One Found Worthy
If there is one thing that defines this year for me it is worthiness. If there is one thing this year that the Lord has constantly revealed to me it is His worthiness. How worthy He is of everything. Of my comfort, of my dreams, of my heart, of my goals, of my desires, of my passions, of everything.
When I gave my life to Jesus I thought I just had to surrender my beliefs, not necessarily my life. But I quickly learned as I read scripture that I had to give up a lot... literally everything. Which was hard at times and confusing. But. The more I sought Him, the more I loved Him and the more I loved Him, the more I was willing to give up anything for Him. It became joy. It became my favorite thing. To give up anything for my Beloved. The Lord brought me to a place of total abandonment and it was because I encountered His love and encountered His worthiness. When you truly understand the sacrifice done for you on Calvary, it is hard not to waste it all on Him. It is hard not to give Him everything because you truly see how much He loves you. A sinless man, perfect in every way took on your sin, your rebellion, your problems, your pain, your suffering... so that you can have freedom, so that you can have joy, so that you can have an eternal relationship with your Father forever... the Gospel doesn't make sense! It is so mind blowing... which is what makes Him worthy of worship. Which is what makes Him worthy of our time, our affection, and our lives.
The Lord brought me to a place of unending joy. Inexpressible joy. It is so fun to labor with Him on this earth to see those who don't know Him, know Him. So many times throughout my first couple years of following Jesus I was told how hard and terrible it is going to be, which yeah, life has it's moments. But I truly believe that we don't talk about the eternal and extreme joy it is to follow Jesus enough. How adventurous and fun it is to move in step with Abba. When the Lord put it on my heart to take a team to Haiti I was like "ok, yes." And I meant it. And I still do. I have gone through a strange season of not being attached to a specific church really... my community and group of friends are really just the Church, the Body. Not necessarily all going to one church (building). The Lord so strongly put it on my heart to not wait around for things to happen. To not wait around for missions to pop up and present themselves. To not wait around for a church to go back to Haiti so I can go back to a country that stole my heart. So I decided I was just gonna do it. I was gonna Nike this thing and get it done. I have the Spirit of God inside of me, I have the Word of God in front of me, and I have awesome brothers and sisters to the side. What was keeping me from going? Myself. Fear. Fear of Man, because I didn't have an organization or church backing. Finances. Timing. Etc.

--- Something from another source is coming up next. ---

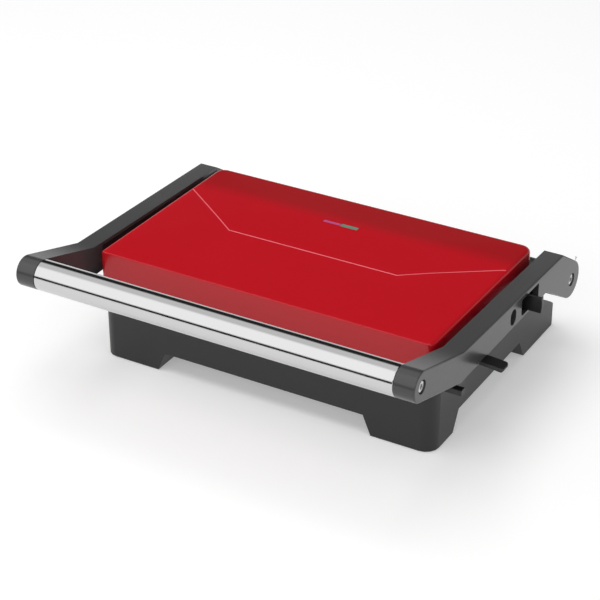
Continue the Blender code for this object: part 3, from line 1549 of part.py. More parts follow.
def build_base(root):
    """Everything that stays with the base."""
    finish(base_housing(), "base_housing", BLACK_PLASTIC, root)
    finish(bottom_cover(), "bottom_cover", SHEET_STEEL, root)
    for i, spot in enumerate(SCREW_PLACES, 1):
        finish(base_screw(spot), f"base_screw_{i}", STEEL, root)
    for i, spot in enumerate(pad_places(), 1):
        finish(foot_pad(spot), f"foot_pad_{i}", RUBBER, root)
    finish(plate(True), "lower_plate", CAST_PLATE, root)
    finish(heater(), "lower_heater", STEEL, root)
    finish(reflector(), "lower_reflector", SHEET_STEEL, root)
    finish(thermostat(), "lower_thermostat", CERAMIC, root)
    finish(thermal_fuse(), "thermal_fuse", CERAMIC, root)
    finish(terminal_block(), "terminal_block", CERAMIC, root)
    finish(cord_gland(), "cord_gland", RUBBER, root)
    finish(hinge_screw(), "hinge_screw_right", STEEL, root)
    finish(to_left(hinge_screw()), "hinge_screw_left", STEEL, root)
    finish(hinge_insert(), "hinge_insert_right", BRASS, root)
    finish(to_left(hinge_insert()), "hinge_insert_left", BRASS, root)
    finish(stop_cam(), "stop_cam", STEEL, root)


def build_arms(arms):
    """The two arms with the handle between them."""
    finish(right_arm(), "arm_right", ARM_PLASTIC, arms)
    finish(to_left(arm_body()), "arm_left", ARM_PLASTIC, arms)
    finish(arm_cover(), "arm_cover_right", BLACK_PLASTIC, arms)
    finish(to_left(arm_cover()), "arm_cover_left", BLACK_PLASTIC, arms)
    finish(handle_tube(), "handle_tube", STEEL, arms)
    finish(handle_plug(), "handle_plug_right", BLACK_PLASTIC, arms)
    finish(to_left(handle_plug()), "handle_plug_left", BLACK_PLASTIC, arms)
    finish(handle_screw(), "handle_screw_right", STEEL, arms)
    finish(to_left(handle_screw()), "handle_screw_left", STEEL, arms)
    finish(release_spring(), "release_spring", STEEL, arms)


def build_lid(lid):
    """The lid with its plate, heater and lights."""
    finish(lid_cover(), "lid_cover", RED_PAINT, lid)
    finish(lid_frame(), "lid_frame", BLACK_PLASTIC, lid)
    finish(upside_down(plate(False)), "upper_plate", CAST_PLATE, lid)
    finish(upside_down(heater()), "upper_heater", STEEL, lid)
    finish(upside_down(reflector()), "upper_reflector", SHEET_STEEL, lid)
    finish(upside_down(thermostat()), "upper_thermostat", CERAMIC, lid)
    finish(lamp_board(), "lamp_board", BOARD_GREEN, lid)
    looks = {"power_lens": POWER_LENS, "ready_lens": READY_LENS}
    for name, left, right, width in lens_places():
        finish(lens(left, right, width), name, looks[name], lid)
        finish(lamp(left, right), name.replace("lens", "lamp"), LAMP_GLASS, lid)
    for i, spot in enumerate(SCREW_PLACES, 1):
        finish(lid_screw(spot), f"lid_screw_{i}", STEEL, lid)


def build_grill():
    """Clear the scene and build every piece on the empties of its joint."""
    for thing in list(bpy.data.objects):
        bpy.data.objects.remove(thing)
    root = carrier("grill", (0, 0, 0))
    hinge = carrier("hinge_axis", (0, HINGE_Y, HINGE_Z), root)
    pins = carrier("pin_axis", (0, PLATE_Y, PIN_Z), hinge)
    lid = carrier("lid_axis", (0, PLATE_Y, PIN_Z), pins)
    latch = carrier("latch_track", (ARM_OUTER, LID_FRONT + LATCH_REAR, ARM_LOW), hinge)
    release = carrier("release_track", (ARM_OUTER, release_tab_y(), SHELF_Z), hinge)
    build_base(root)
    build_arms(hinge)
    finish(float_pin(), "float_pin_right", STEEL, pins)
    finish(to_left(float_pin()), "float_pin_left", STEEL, pins)
    build_lid(lid)
    finish(latch_slider(), "latch_slider", BLACK_PLASTIC, latch)
    finish(release_slider(), "release_slider", BLACK_PLASTIC, release)


build_grill()
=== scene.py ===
"""The looks of a contact grill, laid out as an add-on and run as a script."""

from math import cos, pi, radians, sin

import bmesh
import bpy
from bpy.props import FloatProperty, FloatVectorProperty, IntProperty, PointerProperty
from mathutils import Euler, Matrix, Vector


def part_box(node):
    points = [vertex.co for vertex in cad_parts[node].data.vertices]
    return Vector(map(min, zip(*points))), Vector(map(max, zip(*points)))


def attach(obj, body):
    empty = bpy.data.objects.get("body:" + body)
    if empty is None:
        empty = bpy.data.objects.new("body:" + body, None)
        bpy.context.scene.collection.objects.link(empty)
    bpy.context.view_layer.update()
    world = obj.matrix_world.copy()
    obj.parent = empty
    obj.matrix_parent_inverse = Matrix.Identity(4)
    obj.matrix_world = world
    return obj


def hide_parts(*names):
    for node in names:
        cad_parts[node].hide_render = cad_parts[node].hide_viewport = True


bl_info = {
    "name": "Contact grill finish",
    "version": (1, 1, 0),
    "blender": (4, 5, 0),
    "location": "3D View > Sidebar > Grill",
    "description": "Finishes a contact grill: shells, edges, metals, plastics and a studio",
    "category": "Object",
}

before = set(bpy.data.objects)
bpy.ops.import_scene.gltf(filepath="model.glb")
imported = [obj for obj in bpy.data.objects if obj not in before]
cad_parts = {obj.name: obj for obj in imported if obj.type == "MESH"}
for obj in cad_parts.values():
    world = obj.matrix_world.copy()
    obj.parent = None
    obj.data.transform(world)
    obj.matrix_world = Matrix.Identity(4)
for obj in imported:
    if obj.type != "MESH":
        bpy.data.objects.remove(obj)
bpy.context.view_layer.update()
SIDES = ("left", "right")
OVERRUN = 0.002
MERGE = 1e-6
LEAST_ROUND = 0.0006

# Shank radius, head radius, head height and recess radius of the two kinds of screw
SIDE_SCREW = (0.0020, 0.0042, 0.0020, 0.0021)
TAPPING_SCREW = (0.0017, 0.0035, 0.0017, 0.0016)
RECESS_SHARE = 0.6


# Sizes and colours that a user would change

def length(name, description, default, **more):
    """A property for a length in metres."""
    return FloatProperty(name=name, description=description, default=default, unit="LENGTH", **more)


def share(name, description, default):
    """A property for a share of another size."""
    return FloatProperty(
        name=name, description=description, default=default, subtype="FACTOR", min=0, max=1
    )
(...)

So me and 9 other crazy followers of Jesus stepped out in faith. And the Lord has provided for every single step. From extra expenses popping up, health care problems, shots, medicine, shopping, etc. All the things that the enemy tried to throw us off with - we conquered through Him. We are going. Tomorrow.

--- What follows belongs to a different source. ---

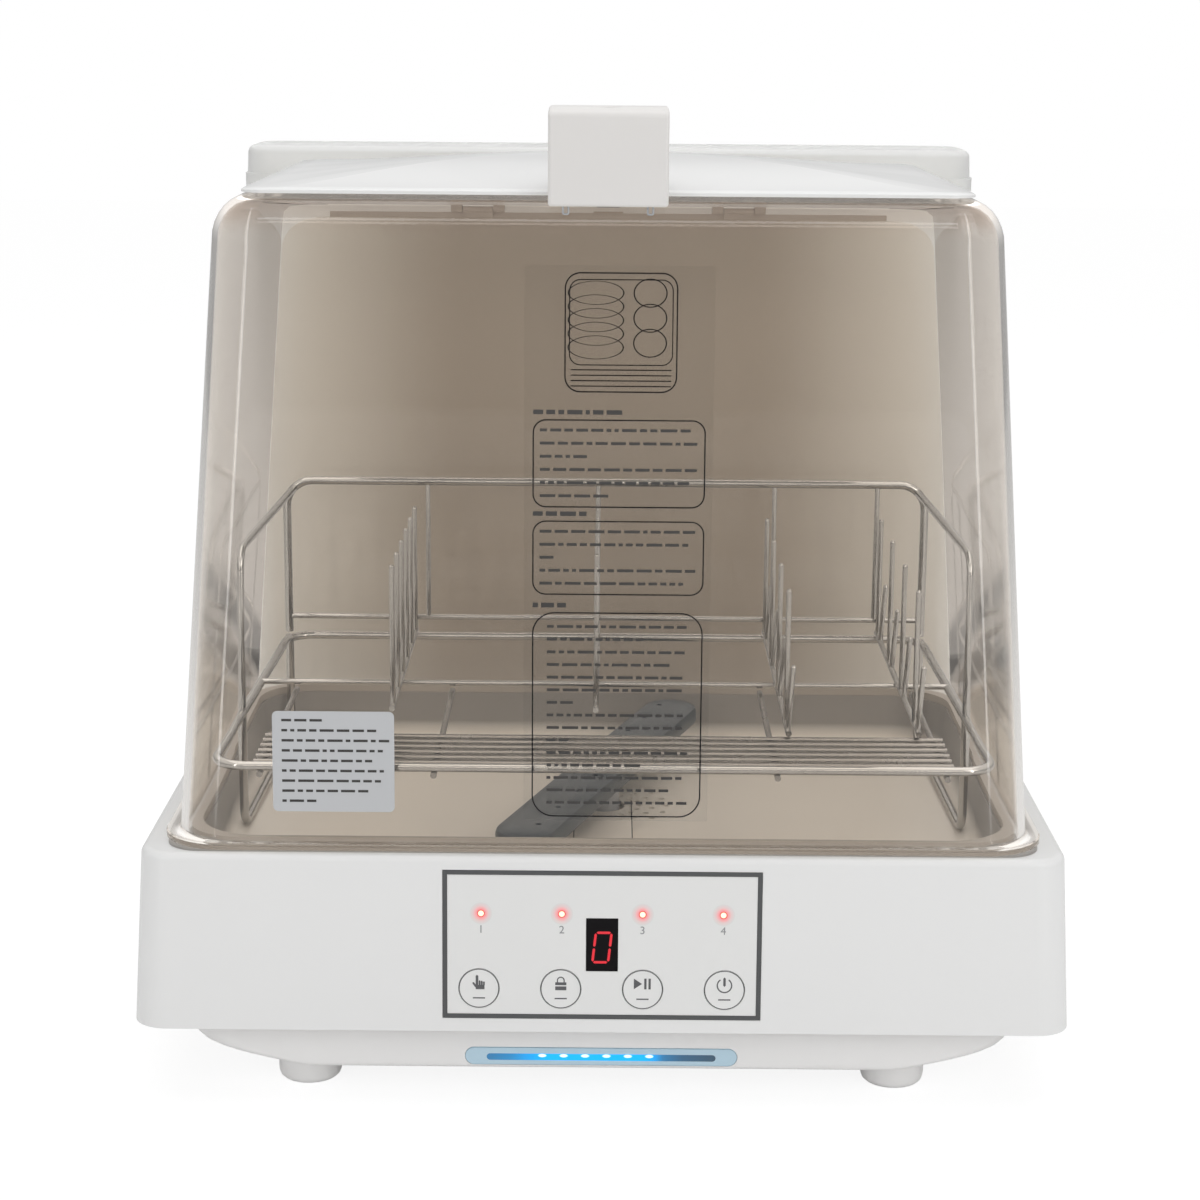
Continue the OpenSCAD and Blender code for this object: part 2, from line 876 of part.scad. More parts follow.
module panel_plate() {
    color(white)
        on_face()
            difference() {
                face_slab(plate_width, plate_height, panel_rise + (panel_face_height - plate_height) / 2,
                    0, recess_depth);
                for (i = [0 : 3]) {
                    through_face(key_x(i), key_rise, -1, 4, key_radius + fit);
                    through_face(lamp_x(i), lamp_rise, -1, 4, lamp_radius + fit);
                }
                face_slab(display_width + fit, display_height + fit,
                    panel_rise + display_rise - fit / 2, -1, recess_depth + 1);
            }
}

module display_window() {
    color(black)
        on_face()
            face_slab(display_width, display_height, panel_rise + display_rise, 0, board_gap);
}

module indicator_lamps() {
    color("red")
        on_face()
            for (i = [0 : 3])
                through_face(lamp_x(i), lamp_rise, 0.3, board_gap - 0.3, lamp_radius);
}

module face_key(index) {
    color(white)
        on_face() {
            through_face(key_x(index), key_rise, -0.1, key_thickness, key_radius);
            through_face(key_x(index), key_rise, key_thickness - 0.2,
                board_gap - key_thickness - key_travel - gap + 0.2, 2.5);
        }
}
module select_key() { face_key(0); }
module lock_key() { face_key(1); }
module start_key() { face_key(2); }
module power_key() { face_key(3); }

module control_board() {
    color(green)
        on_face() {
            face_slab(panel_face_width + 6, plate_height - 4, panel_rise + border_line + 2,
                board_gap, board_gap + board_thickness);
            for (side = [-1, 1], rise = [10, panel_face_height - 10])
                translate([side * panel_face_width / 2, base_wall + fit, panel_rise + rise])
                    rotate([-90, 0, 0])
                        cylinder(h = board_gap - base_wall - fit + slice, r = 2.5);
        }
}

lens_proud = 0.4;       // how far the lens stands out of the pan's front
lens_depth = base_wall + 1;
module light_lens() {
    color([0.78, 0.88, 1.0])
        through_pan_front(-lens_proud, lens_depth)
            light_outline(0);
}

board_trim = 1.8;      // how much less high the lamp board is than its opening, above and below
module light_board() {
    color(green)
        through_pan_front(lens_depth - lens_proud, board_thickness)
            square([light_width - 10, light_height - 2 * board_trim], center = true);
}

power_board_x = -140;
module power_board() {
    board_y = back(80);
    color(green)
        translate([power_board_x, board_y, works_floor + 6])
            cube([70, 90, board_thickness]);
    color(black) {
        translate([power_board_x + 8, board_y + 10, works_floor + 6 + board_thickness])
            cube([26, 30, 22]);
        translate([power_board_x + 44, board_y + 20, works_floor + 6 + board_thickness])
            cylinder(h = 24, r = 8);
    }
    color(white)
        for (x = [8, 62], y = [8, 82])
            translate([power_board_x + x, board_y + y, works_floor])
                cylinder(h = 6, r = 3);
}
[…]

If there is one thing you can take away from this I pray that it is how worthy Jesus is of everything. Your comfort, your time, your heart, your dreams, your desires, your passions. He is worthy. He is the One found worthy. Do crazy things for Him! Step out in faith! God loves to see you walk in faith. He will always bless faith. May we be a generation of radical followers of Jesus, full of joy unending, who live and walk by faith and not by sight.
Thank you for praying for us, supporting us, and exalting His name with us. May the Lamb receive the just reward of His suffering. In Jesus name, Amen.